__What the task asks__
Repeat the listing in full. Nothing may be added or left out.

__Raw data__
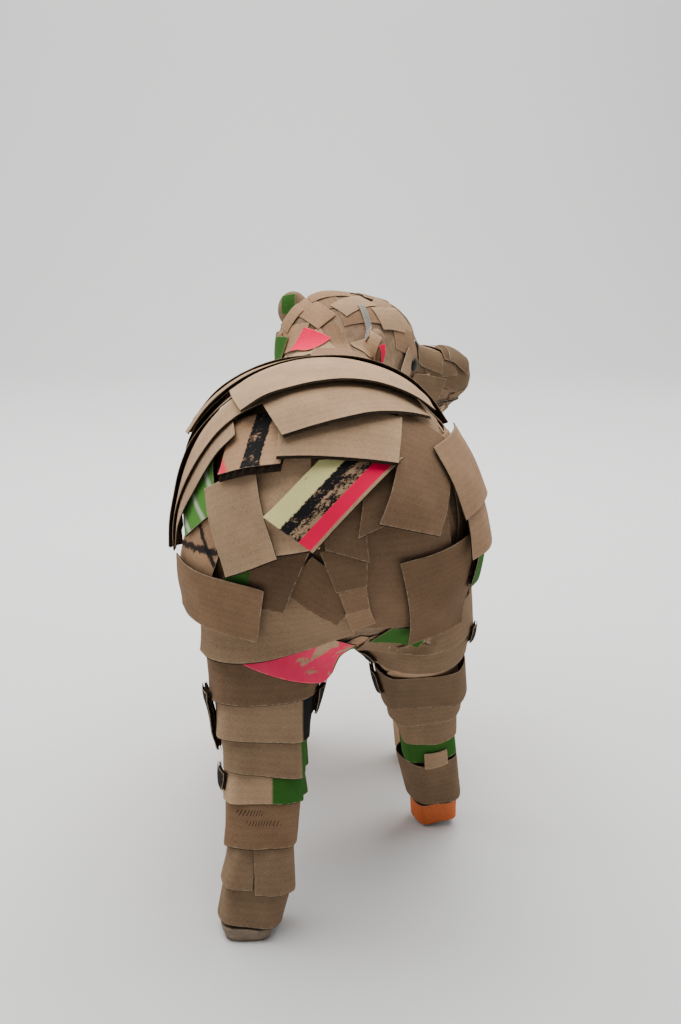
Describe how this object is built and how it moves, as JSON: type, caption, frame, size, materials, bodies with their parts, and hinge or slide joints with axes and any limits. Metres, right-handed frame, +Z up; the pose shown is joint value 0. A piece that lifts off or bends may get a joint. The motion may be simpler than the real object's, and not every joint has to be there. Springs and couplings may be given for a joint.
{
  "type": "papier-mache bear figure",
  "caption": "Walking bear figure with its head turned to the right: a papier-mache form clad in overlapping scraps of corrugated board, standing on four feet.",
  "frame": {"origin": "on the floor, under the middle of the figure's bounding box", "axes": "+Z up, +Y the way the bear walks (from rump to shoulders), +X the bear's right side"},
  "size_m": [0.2704, 0.5158, 0.4121],
  "materials": {
    "papier_mache": "matt, dried paper pulp",
    "kraft_board": "matt brown kraft liner",
    "dark_board": "matt darker brown kraft liner",
    "green_board": "matt printed green",
    "pink_board": "matt fluorescent pink print",
    "orange_board": "matt printed orange",
    "striped_board": "matt printed pale yellow, black and pink stripes"
  },
  "bodies": {
    "root": {"papier_mache_form": "papier_mache", "left_hind_sole": "dark_board", "right_hind_sole": "dark_board", "left_fore_sole": "dark_board", "right_fore_sole": "dark_board", "left_hind_band_1": "kraft_board", "left_hind_band_2_outer": "kraft_board", "left_hind_band_2_inner": "kraft_board", "left_hind_band_3": "kraft_board", "left_hind_band_4": "kraft_board", "left_hind_band_5": "kraft_board", "left_hind_band_6": "kraft_board", "left_hind_band_7": "kraft_board", "right_hind_band_1": "orange_board", "right_hind_band_2": "kraft_board", "right_hind_band_3": "green_board", "right_hind_band_4": "kraft_board", "right_hind_band_5": "kraft_board", "right_hind_band_6": "kraft_board", "left_fore_band_1": "kraft_board", "left_fore_band_2": "kraft_board", "left_fore_band_3": "kraft_board", "right_fore_band_1": "kraft_board", "right_fore_band_2": "kraft_board", "right_fore_band_3": "kraft_board", "thigh_pink": "pink_board", "seat_green": "green_board", "thigh_plate": "kraft_board", "seat_right": "kraft_board", "seat_centre": "dark_board", "seat_dark": "dark_board", "flank_marked": "dark_board", "haunch_left": "kraft_board", "tail_tip": "kraft_board", "tail_low": "kraft_board", "tail_middle": "kraft_board", "tail_top": "kraft_board", "rump_shaded": "dark_board", "haunch_right": "kraft_board", "rump_right": "kraft_board", "rump_middle": "kraft_board", "flank_green": "green_board", "rump_plain": "kraft_board", "rump_striped": "striped_board", "rump_brushed": "dark_board", "back_band_1": "kraft_board", "flank_right_green": "green_board", "flank_right_low": "kraft_board", "flank_right_high": "kraft_board", "back_band_2": "kraft_board", "flank_left_1": "kraft_board", "flank_left_2": "kraft_board", "flank_left_3": "kraft_board", "flank_left_4": "kraft_board", "shoulder_left": "kraft_board", "side_right": "kraft_board", "shoulder_right": "kraft_board", "back_band_3": "kraft_board", "back_band_4": "kraft_board", "back_band_5": "kraft_board"}
  },
  "joints": []
}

__Response to this exercise__
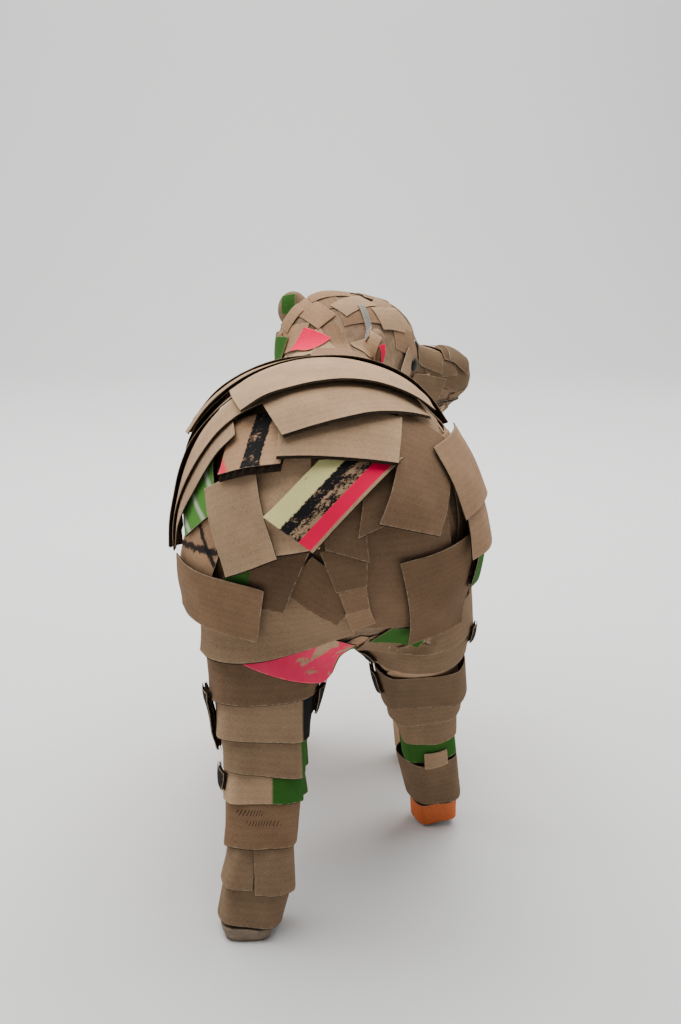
Describe how this object is built and how it moves, as JSON: type, caption, frame, size, materials, bodies with their parts, and hinge or slide joints with axes and any limits. Metres, right-handed frame, +Z up; the pose shown is joint value 0. A piece that lifts off or bends may get a joint. The motion may be simpler than the real object's, and not every joint has to be there. Springs and couplings may be given for a joint.
{
  "type": "papier-mache bear figure",
  "caption": "Walking bear figure with its head turned to the right: a papier-mache form clad in overlapping scraps of corrugated board, standing on four feet.",
  "frame": {"origin": "on the floor, under the middle of the figure's bounding box", "axes": "+Z up, +Y the way the bear walks (from rump to shoulders), +X the bear's right side"},
  "size_m": [0.2704, 0.5158, 0.4121],
  "materials": {
    "papier_mache": "matt, dried paper pulp",
    "kraft_board": "matt brown kraft liner",
    "dark_board": "matt darker brown kraft liner",
    "green_board": "matt printed green",
    "pink_board": "matt fluorescent pink print",
    "orange_board": "matt printed orange",
    "striped_board": "matt printed pale yellow, black and pink stripes"
  },
  "bodies": {
    "root": {"papier_mache_form": "papier_mache", "left_hind_sole": "dark_board", "right_hind_sole": "dark_board", "left_fore_sole": "dark_board", "right_fore_sole": "dark_board", "left_hind_band_1": "kraft_board", "left_hind_band_2_outer": "kraft_board", "left_hind_band_2_inner": "kraft_board", "left_hind_band_3": "kraft_board", "left_hind_band_4": "kraft_board", "left_hind_band_5": "kraft_board", "left_hind_band_6": "kraft_board", "left_hind_band_7": "kraft_board", "right_hind_band_1": "orange_board", "right_hind_band_2": "kraft_board", "right_hind_band_3": "green_board", "right_hind_band_4": "kraft_board", "right_hind_band_5": "kraft_board", "right_hind_band_6": "kraft_board", "left_fore_band_1": "kraft_board", "left_fore_band_2": "kraft_board", "left_fore_band_3": "kraft_board", "right_fore_band_1": "kraft_board", "right_fore_band_2": "kraft_board", "right_fore_band_3": "kraft_board", "thigh_pink": "pink_board", "seat_green": "green_board", "thigh_plate": "kraft_board", "seat_right": "kraft_board", "seat_centre": "dark_board", "seat_dark": "dark_board", "flank_marked": "dark_board", "haunch_left": "kraft_board", "tail_tip": "kraft_board", "tail_low": "kraft_board", "tail_middle": "kraft_board", "tail_top": "kraft_board", "rump_shaded": "dark_board", "haunch_right": "kraft_board", "rump_right": "kraft_board", "rump_middle": "kraft_board", "flank_green": "green_board", "rump_plain": "kraft_board", "rump_striped": "striped_board", "rump_brushed": "dark_board", "back_band_1": "kraft_board", "flank_right_green": "green_board", "flank_right_low": "kraft_board", "flank_right_high": "kraft_board", "back_band_2": "kraft_board", "flank_left_1": "kraft_board", "flank_left_2": "kraft_board", "flank_left_3": "kraft_board", "flank_left_4": "kraft_board", "shoulder_left": "kraft_board", "side_right": "kraft_board", "shoulder_right": "kraft_board", "back_band_3": "kraft_board", "back_band_4": "kraft_board", "back_band_5": "kraft_board"}
  },
  "joints": []
}